Everyone’s always talking about the next beer style, and I’m always thinking about the last one.
By that I don’t mean the most recent one, the style of beer that ranked as the new hotness for trendy drinkers until the new new arrived on the scene. How would I even know what that was? By the time I finish writing this, the world will have seen the arrival of at least one new beer style that didn’t exist this morning. By the time you finish reading my words, there will certainly be several more.
Calling these infinite variations “styles” might be uncharacteristically generous of me, but they are certainly made and titled as if they were actual styles: Fruit [Something that Previously Didn’t Have Fruit], Milkshake [Something that Probably Doesn’t Go with Sugar], Sour [Something that Should Not be Tart or Acidic], and so forth. Like a line shooting towards the horizon, these will never stop. For all practical purposes, the combination of new techniques and new ingredients seems endless from this point on the timeline.
But on the other side of whenever “now” is, beer styles are severely limited. As we look into the future, new styles will keep being invented—but the number of beer styles lying behind us in the past is clearly finite. If a big part of craft brewing is innovation, its flip side is tradition, at least part of which has meant the revival of extinct, historical styles. And to be honest, we’re starting to run out of those.
I had a small hand in the revival of one: at Jopen in the Netherlands, Michel Ordeman, Ron Pattinson, Sebastian Sauer, Alice van der Kuijl, and I made one of the first commercial Grodziskies to actually use the correct yeast since that style disappeared some 20 years earlier. (Pro tip: Grodziskie yeast is not a neutral ale yeast.) At this point, I think it’s fair to say that Grodziskie has been crossed off the list of missing beer styles. (As has Grätzer, if you prefer a German name for a beer from Poland, though I’d recommend you reconsider that approach.)
The list of historical beer styles that are due for a revival recently lost another prominent member, with the arrival of a commercial Horner Bier at Seedstock Brewery in Colorado, bringing the sour Austrian beer made from malted oats back to life. Once nearly extinct in its true form in its hometown, Berliner Weisse is now undergoing a renaissance in Berlin. There are at least a few historical beer styles that have not yet been resuscitated, but unlike the infinite possibilities for new beer styles to come, the list of extinct beers isn’t growing.
And so I wonder which will be the last—the very last beer style that was once gone but which came back.
If we keep resuscitating these previously extinct historic beer styles, we will run out of them—unless, of course, some contemporary beer styles also disappear along the way. It’s not hard to foresee the extinction of Amber Ale, Brown Ale or even Black IPA. Some of us can even imagine the complete and total disappearance of Milkshake IPAs.
Some of us think about the extirpation of Milkshake IPAs a lot.
The problem with this kind of thinking, apparently, is that it gets time wrong. Physicists like Carlo Rovelli assure us that there is no such thing as the past or the future, and that our idea of “now” is relative to space. Some will add that time isn’t even real. Theoretical physicists will argue that the past, the future and the present all exist simultaneously, and that our understanding of the passing of time is just an illusion.

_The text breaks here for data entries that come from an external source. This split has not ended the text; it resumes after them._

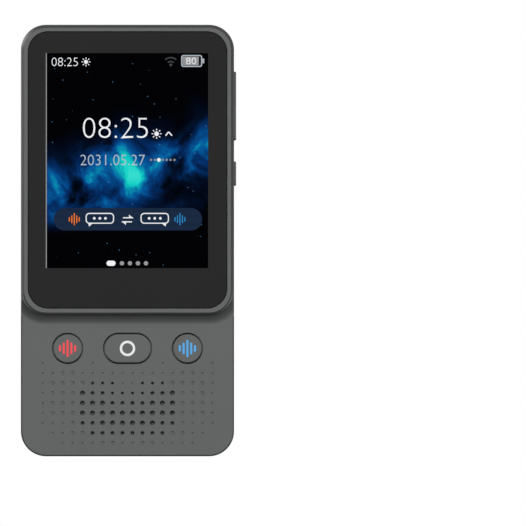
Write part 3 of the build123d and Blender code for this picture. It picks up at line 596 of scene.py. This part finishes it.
def roll(inset, steps):
    """Sections of the quarter ellipse from the sides to the flat of the back."""
    sections = []
    for step in range(steps + 1):
        angle = radians(90 * step / steps)
        depth, inward = ROLL_Y + (BACK_Y - inset - ROLL_Y) * sin(angle), 1 - cos(angle)
        side_loss, end_loss = 2 * SIDE_ROLL * inward, 2 * END_ROLL * inward
        sections.append(body_section(depth, inset, side_loss, end_loss, ROLL_CORNER_GAIN * inward))
    return sections


def circle(x, z, radius, steps=48):
    """Points of a circle."""
    angles = [2 * pi * k / steps for k in range(steps)]
    return [(x + radius * cos(angle), z + radius * sin(angle)) for angle in angles]


def prism(outline, y_from, y_to):
    """Sections of a straight solid between two depths."""
    return [(y_from, outline), (y_to, outline)]


def slot_outline(x, z, width, height, steps=12):
    """Points of a rounded rectangle whose short ends are half circles."""
    corner = min(width, height) / 2.0001  # a little under half, as in the bars
    return rounded_outline(x, z, width, height, corner, steps)


# ---- front shell

SEAM_BEVEL = 0.15  # both shells draw in by this much at the seam between them
GLASS_CENTRE_Z = 76.7
POCKET_WIDTH, POCKET_HEIGHT, POCKET_CORNER = 53.5, 74.3, 5.5
BAY_CENTRE_Z, BAY_WIDTH, BAY_HEIGHT, BAY_CORNER = 77.0, 53.9, 74.0, 5.1
OPENING_CENTRE_Z, OPENING_WIDTH, OPENING_HEIGHT, OPENING_CORNER = 76.9, 50.4, 67.3, 0.3
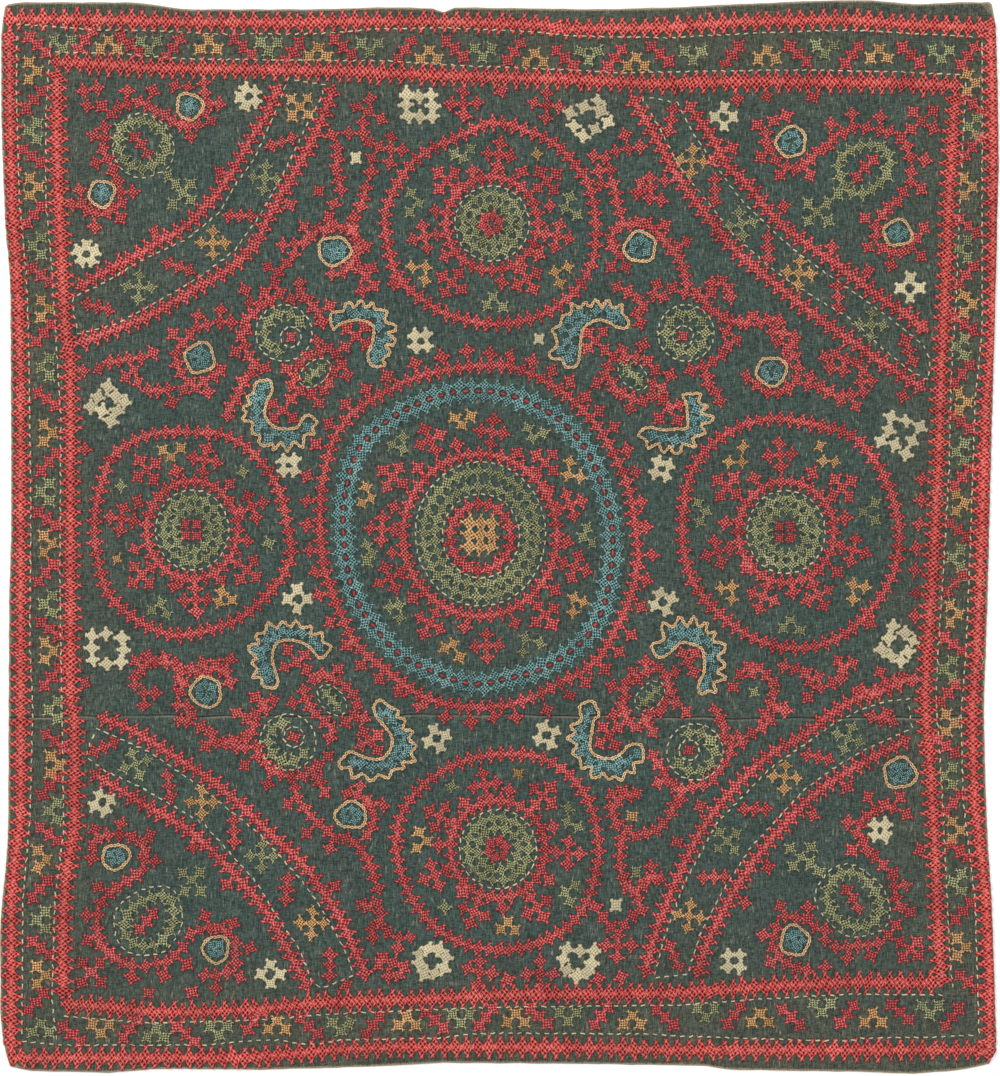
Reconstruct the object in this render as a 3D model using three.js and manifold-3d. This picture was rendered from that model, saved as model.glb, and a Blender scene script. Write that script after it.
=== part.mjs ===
// Embroidered cloth square, lying face up.
// Two panels of handspun cotton are sewn edge to edge, and the pattern is worked across both of them.
// Sizes are in millimetres. +X is the cloth's right, +Y its top, +Z up, and the cloth lies on Z = 0.
// Its places are charted in steps of the ground weave, across from the left edge and down from the top edge.

import * as THREE from "three";
import { mergeVertices } from "three/addons/utils/BufferGeometryUtils.js";
import Module from "manifold-3d";

// Driving dimensions
const CHART_STEP = 0.7;
const CHART_ACROSS = 999;
const CHART_DOWN = 1075;
const CLOTH_THICK = 1.3;
const STITCH_RISE = 0.9;
const STITCH_SINK = 0.5;
const SEAM_GAP = 0.3;
const BAND_WIDE = 11.5;
const STRIP_BAND_WIDE = 9;
const RING_STEPS = 36;
const SMALL_STEPS = 16;

// The outline, clockwise from the top left corner, as uneven as the worn edges are.
const TOP_EDGE = [
  { across: 2, down: 10 },
  { across: 12, down: 3 },
  { across: 132, down: 2 },
  { across: 184, down: 9 },
  { across: 314, down: 9 },
  { across: 418, down: 7 },
  { across: 444, down: 11 },
  { across: 470, down: 7 },
  { across: 600, down: 9 },
  { across: 678, down: 7 },
  { across: 756, down: 3 },
  { across: 847, down: 0 },
  { across: 912, down: 4 },
  { across: 990, down: 2 },
];
const RIGHT_EDGE = [
  { across: 996, down: 24 },
  { across: 999, down: 158 },
  { across: 996, down: 284 },
  { across: 992, down: 452 },
  { across: 988, down: 592 },
  { across: 984, down: 700 },
  { across: 985, down: 788 },
  { across: 990, down: 872 },
  { across: 994, down: 956 },
  { across: 997, down: 1050 },
];
const BOTTOM_EDGE = [
  { across: 990, down: 1064 },
  { across: 964, down: 1070 },
  { across: 912, down: 1074 },
  { across: 756, down: 1071 },
  { across: 704, down: 1066 },
  { across: 600, down: 1065 },
  { across: 457, down: 1063 },
  { across: 366, down: 1067 },
  { across: 262, down: 1070 },
  { across: 158, down: 1069 },
  { across: 118, down: 1075 },
  { across: 28, down: 1071 },
];
const LEFT_EDGE = [
  { across: 4, down: 1058 },
  { across: 0, down: 984 },
  { across: 2, down: 900 },
  { across: 7, down: 844 },
  { across: 9, down: 704 },
  { across: 11, down: 508 },
  { across: 10, down: 298 },
  { across: 5, down: 228 },
  { across: 1, down: 100 },
];

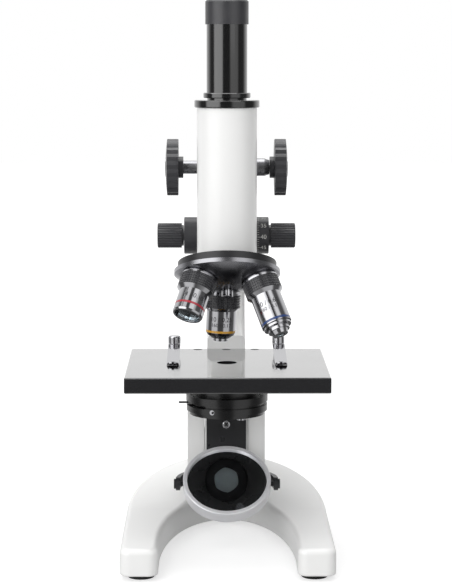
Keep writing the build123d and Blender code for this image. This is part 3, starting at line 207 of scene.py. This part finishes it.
def varied_surface(name, base, rough, spread, grain_mm, bump_mm, shade=0.08, pivot=(0, 0, 0),
                   turn=(0, 0, 0), stretch=(1, 1, 1), **fixed):
    """Principled surface with cloudy colour and roughness, and a fine bump."""
    material, tree, output = new_material(name)
    place = object_pattern(tree, pivot, turn, stretch)
    cloud = add_node(tree, "ShaderNodeTexNoise", {"Vector": place.outputs[0]},
                     {"Scale": per_mm(grain_mm * CLOUD_GRAINS), "Detail": 3.0})
    grain = add_node(tree, "ShaderNodeTexNoise", {"Vector": place.outputs[0]},
                     {"Scale": per_mm(grain_mm), "Detail": 2.0, "Roughness": 0.6})
    darker = tuple(c * (1 - shade) for c in base[:3]) + (1,)
    ramp = add_node(tree, "ShaderNodeValToRGB", {"Fac": cloud.outputs["Fac"]})
    for stop, position, tone in zip(ramp.color_ramp.elements, COLOUR_CLOUDS, (darker, tuple(base))):
        stop.position = position
        stop.color = tone
    patches = add_node(tree, "ShaderNodeMapRange", {"Value": cloud.outputs["Fac"]},
                       {"From Min": ROUGH_CLOUDS[0], "From Max": ROUGH_CLOUDS[1],
                        "To Min": rough - spread, "To Max": rough + spread})
    bump = add_node(tree, "ShaderNodeBump", {"Height": grain.outputs["Fac"]},
                    {"Strength": BUMP_STRENGTH, "Distance": bump_mm * MM})
    shader = add_node(tree, "ShaderNodeBsdfPrincipled",
                      {"Base Color": ramp.outputs["Color"], "Roughness": patches.outputs["Result"],
                       "Normal": bump.outputs["Normal"]}, fixed)
    tree.links.new(shader.outputs["BSDF"], output.inputs["Surface"])
    return material


def even_surface(name, **fixed):
    """Principled surface without clouds or bump, for polished glass."""
    material, tree, output = new_material(name)
    shader = add_node(tree, "ShaderNodeBsdfPrincipled", values=fixed)
    tree.links.new(shader.outputs["BSDF"], output.inputs["Surface"])
    return material


def put_on(material, *nodes):
    """Give CAD nodes a material."""
    for name in nodes:
        mesh = frame["nodes"][name].data
        mesh.materials.clear()
        mesh.materials.append(material)


def nose_turn(thirds):
    """Rotation about the nosepiece axis that takes a piece from the optical axis to its place."""
    angle = sizes().park_angle + thirds * 2 * math.pi / 3
    return Matrix.Translation(apex) @ Matrix.Rotation(angle, 4, nose_axis) @ Matrix.Translation(-apex)


def clear_selection():
    if bpy.context.mode != "OBJECT":
        bpy.ops.object.mode_set(mode="OBJECT")
    bpy.ops.object.select_all(action="DESELECT")


def take_active(name):
    """The active object, with its new name."""
    piece = bpy.context.active_object
    piece.name = name
    piece.data.name = name
    return piece


def join_pieces(pieces):
    """Join meshes into the first of them, which stays active."""
    clear_selection()
    for piece in pieces:
        piece.select_set(True)
    bpy.context.view_layer.objects.active = pieces[0]
    if len(pieces) > 1:
        bpy.ops.object.join()


def settle(piece, matrix=None):
    """Move a piece's place into its mesh, so that its object sits at the origin."""
    bpy.context.view_layer.update()
    whole = (matrix or Matrix.Identity(4)) @ piece.matrix_world
    piece.data.transform(whole)
    piece.matrix_world = Matrix.Identity(4)
    return piece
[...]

It brings to mind that quote from William Gibson: “The future has arrived—it’s just not evenly distributed yet.” The inverse of that might mean that the past is still present, at least in some select locations.
So perhaps in some places, 2020 hasn’t actually happened yet, which is a very nice thought indeed. And by extension, we can imagine that the very terminus of the arc of the moral universe—the one that bends toward justice—is already here. All of the beers that went extinct, including Berliner Braunbier, Broyhan, and Bière Blanche de Louvain, are still around, ready to be enjoyed.
And even better: at your favorite pub, closing time never arrives.